In opposition to the Loose Take, I recommend viewers to appreciate the invisible beauty of the Periodic Shots of classical directors. Masters like Otto Preminger, William Wyler, Max Ophüls and Billy Wilder made long takes in which the angle changed through the elaborate reorganization of actors onscreen. The camera would keep up and never steal the spotlight. It would be impossible to cut their long takes into multiple shots because the change of angle is part of the story.
00:00 Long Takes Aren't Built the Same
07:35 Periodic v. Loose
12:36 The 5 Invisibility Rules
18:37 Composition
22:07 Staging
25:18 Why?
27:12 That Sinners Shot
29:10 Cut
Some useful quotes:
David Bordwell on Birdman (Following Riggan's Orders)
The result was virtuosity, but with an alibi. Long takes are flashy. But…they can save money. (All those script pages covered fast, no need for editing.) They can be justified as realism. (The action can build over “real time.” Besides, don’t we see reality in a “continuous shot,” not cuts?) They can be motivated as subjective. (By staying with a character over a stretch of time, we become identified with him or her.) Regardless of these reasons, or excuses, there’s an undeniable bragadoccio associated with the protracted camera movement. Your peers in the industry will recognize what you’ve done, and cinephiles will applaud your bravado.
The Movie Brats seized on the virtuoso camera movement and long take as a mark of prowess. A new competition sprang up between Scorsese and DePalma, encompassing Raging Bull, Bonfire at the Vanities, Goodfellas, and Snake Eyes. Even a straight-to-video heist movie like Running Time (1997), choosing to hide its cuts in the Rope manner, has a bit of playground swagger. (Bruce Campbell is in it too.) No wonder that Christine Vachon remarks that shooting a whole scene in one is a “macho” choice.
André Bazin, The Evolution of the Language of Cinema
In [Jean Renoir’s] films, the search after composition in depth is, in effect, a partial replacement of montage by frequent panning and entrances. It is based on a respect for the continuity of dramatic space and, of course, of its duration.

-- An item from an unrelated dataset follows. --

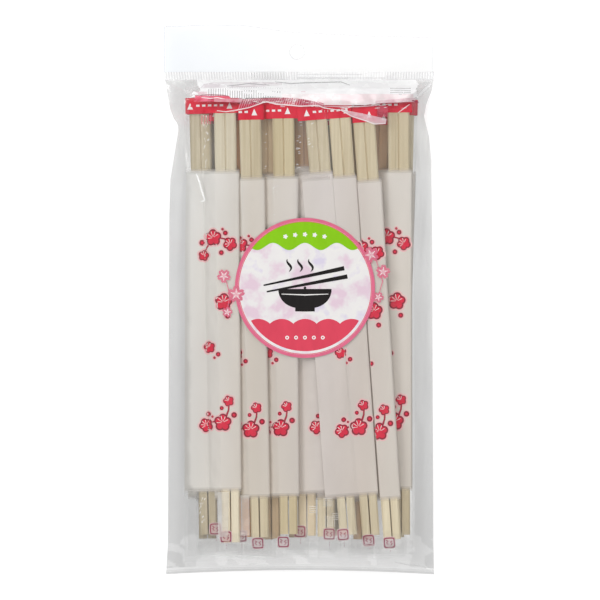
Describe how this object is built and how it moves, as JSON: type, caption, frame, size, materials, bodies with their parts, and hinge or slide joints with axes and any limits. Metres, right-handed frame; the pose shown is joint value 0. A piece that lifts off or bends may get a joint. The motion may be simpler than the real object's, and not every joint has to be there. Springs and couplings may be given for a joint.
{
  "type": "pack of wrapped wooden chopsticks",
  "caption": "Sealed clear film bag with a white hang header and a round label, full of half-split wooden chopsticks, each pair in its own printed film wrapper.",
  "frame": {"origin": "under the middle of the pack, on the surface that it lies on", "axes": "+X to the right across the pack, +Y along the pack to the header, +Z out of its front"},
  "size_m": [0.128, 0.258, 0.0171],
  "materials": {
    "bag_film": "clear glossy film",
    "header_film": "opaque white film, soft gloss",
    "label_paper": "coated paper sticker",
    "aspen_wood": "plain sawn and sanded pale wood",
    "white_print": "opaque white ink on film",
    "red_print": "red ink on film",
    "label_print": "coated, printed in pink, red, green and white",
    "wrapper_film": "thin clear film, printed"
  },
  "bodies": {
    "root": {"bag_film": "bag_film", "header_strip": "header_film", "round_label": "label_paper", "chopstick_pair_01": "aspen_wood", "chopstick_pair_02": "aspen_wood", "chopstick_pair_03": "aspen_wood", "chopstick_pair_04": "aspen_wood", "chopstick_pair_05": "aspen_wood", "chopstick_pair_06": "aspen_wood", "chopstick_pair_07": "aspen_wood", "chopstick_pair_08": "aspen_wood", "chopstick_pair_09": "aspen_wood", "chopstick_pair_10": "aspen_wood", "chopstick_pair_11": "aspen_wood", "chopstick_pair_12": "aspen_wood", "chopstick_pair_13": "aspen_wood", "chopstick_pair_14": "aspen_wood", "chopstick_pair_15": "aspen_wood", "chopstick_pair_16": "aspen_wood", "chopstick_pair_17": "aspen_wood", "chopstick_pair_18": "aspen_wood", "chopstick_pair_19": "aspen_wood", "chopstick_pair_20": "aspen_wood", "wrapper_01": "wrapper_film", "wrapper_02": "wrapper_film", "wrapper_03": "wrapper_film", "wrapper_04": "wrapper_film", "wrapper_05": "wrapper_film", "wrapper_06": "wrapper_film", "wrapper_07": "wrapper_film", "wrapper_08": "wrapper_film", "wrapper_09": "wrapper_film", "wrapper_10": "wrapper_film", "wrapper_11": "wrapper_film", "wrapper_12": "wrapper_film", "wrapper_13": "wrapper_film", "wrapper_14": "wrapper_film", "wrapper_15": "wrapper_film", "wrapper_16": "wrapper_film", "wrapper_17": "wrapper_film", "wrapper_18": "wrapper_film", "wrapper_19": "wrapper_film", "wrapper_20": "wrapper_film"}
  },
  "joints": []
}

To anybody with eyes in his head, it is quite evident that the one-shot sequences used by Welles in The Magnificent Ambersons are in no sense the purely passive recording of an action shot within the same framing. On the contrary, his refusal to break up the action, to analyze the dramatic field in time, is a positive action the results of which are far superior to anything that could be achieved by the classical “cut”.